Sendo assim, será que faz sentido acreditar na seguinte afirmação de Eliza: "A previsão é que, se a lei continuar sendo aprimorada, em 2035, ou seja, três gerações depois de sua implementação, pais e mães dividirão os dias igualmente". Afinal, se para conseguir chegar a 90 dias foram necessários 43 anos, será que em 19 anos (de 2016 a 2035) conseguir-se-á aumentar em 150 dias a licença paternal? O que vocês acham? Realmente, grandes transformações levam tempo, dão trabalho e exigem união!
"Sou feminista, porque se não fossem as feministas do passado eu não teria viajado sozinha para realizar a série documental. (...) Sou feminista para agradecer por poder fazer o que faço hoje e para garantir que as novas gerações de homens e mulheres possam ser mais felizes.". Que declarações fantásticas! Reconhecer que o que hoje se tem deve-se a coisas feitas por alguns indivíduos que vieram antes e que a si cabe a responsabilidade de tornar melhor o mundo para quem vier depois é uma fantástica demonstração de grandeza humana. E uma autêntica demonstração "da consciência de ser parte de um TODO."
"A igualdade de gêneros na Suécia ainda não é consumada.", diz Eliza. E nessa ideia de algo ainda não consumado eu incluo coisas como civilização, sociedade, democracia e cidadania. Coisas cuja consumação requerem grandes transformações. Transformações que levam tempo, dão trabalho e exigem união. Transformações difíceis de fazer, mas como diz o protagonista do filme Patch Adams – O amor é contagioso, ao ouvir que o que pretende fazer é algo muito difícil, "Tudo o que vale a pena fazer é difícil.".

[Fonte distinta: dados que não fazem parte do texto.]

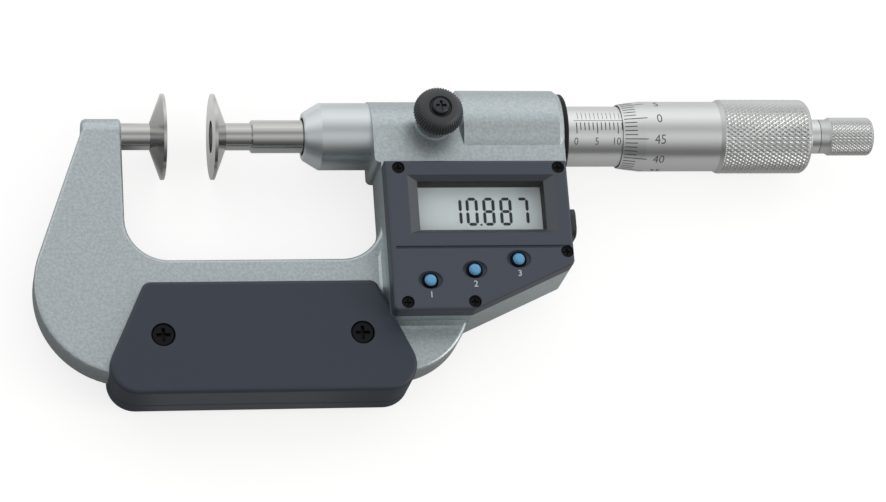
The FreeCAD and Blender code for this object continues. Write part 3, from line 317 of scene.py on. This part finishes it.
# %% Paint plan
paint = {
    enamel: ["frame_casting"],
    chrome: ["thimble", "ratchet_collar"],
    sleeve_highlight_chrome: ["graduated_sleeve"],
    nose_shade_chrome: ["nose_sleeve"],
    steel: ["anvil", "spindle_disc", "spindle"],
    machined: ["inner_sleeve", "adjusting_nut", "lead_screw", "thrust_nut", "thrust_ball",
               "anti_rotation_key", "rotor_key", "ratchet_clutch", "ratchet_spring",
               "ratchet_screw", "battery_contact", "battery_cell"],
    cover_plastic: ["display_cover"],
    plate_plastic: ["front_grip_plate", "rear_grip_plate"],
    black_plastic: ["data_port_cover", "battery_cap", "battery_holder", "button_switches"],
    ring_black: ["collar_ring"],
    black_oxide: ["cover_screws", "front_grip_screws", "rear_grip_screws"],
    blued_steel: ["clamp_screw"],
    blue_plastic: ["button_left", "button_middle", "button_right"],
    display_film: ["lcd_panel"],
    clear: ["window_lens"],
    board: ["circuit_board", "encoder_stator", "encoder_rotor"],
    brass: ["clamp_bush", "clamp_plug"],
    black_and_painted_shade: ["spindle_wiper", "lcd_contact_strips"],
}
for material, names in paint.items():
    for name in names:
        nodes[name].data.materials.clear()
        nodes[name].data.materials.append(material)
print("painted", sum(len(names) for names in paint.values()), "CAD nodes")

# %% [markdown]
# ## Knurled grips
# A diamond knurl is what two crossing sets of helical grooves leave standing: small
# four-sided pyramids. A displacement texture could fake it, but the crests catch light and
# break the outline, so here they are real. The height at a point is the lower of two
# triangle waves, one for each set of grooves, cut off at the crest and faded out where the
# turned piece has a plain edge. The mesh is one closed tube: out along the grip, round the
# end, back through the bore.

# %% Diamond knurl


def triangle_wave(t):
    """0 at whole numbers, 1 half way between them."""
    return 1 - np.abs(2 * (t - np.floor(t)) - 1)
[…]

Sendo assim, o que me resta agora é recorrer à parte religiosa e orar para que vocês consigam refletir sobre tudo o que é dito acima, pois como diz a última afirmação de Eliza Capai por mim selecionada, "Quando tomamos consciência e refletimos sobre as coisas, somos capazes de transformar." Afirmação que, no meu entender, talvez fique até melhor alterando a ordem em que as palavras são apresentadas. "Quando refletimos sobre as coisas e tomamos consciência, somos capazes de transformar." Sabendo que transformar leva tempo, dá trabalho e exige união.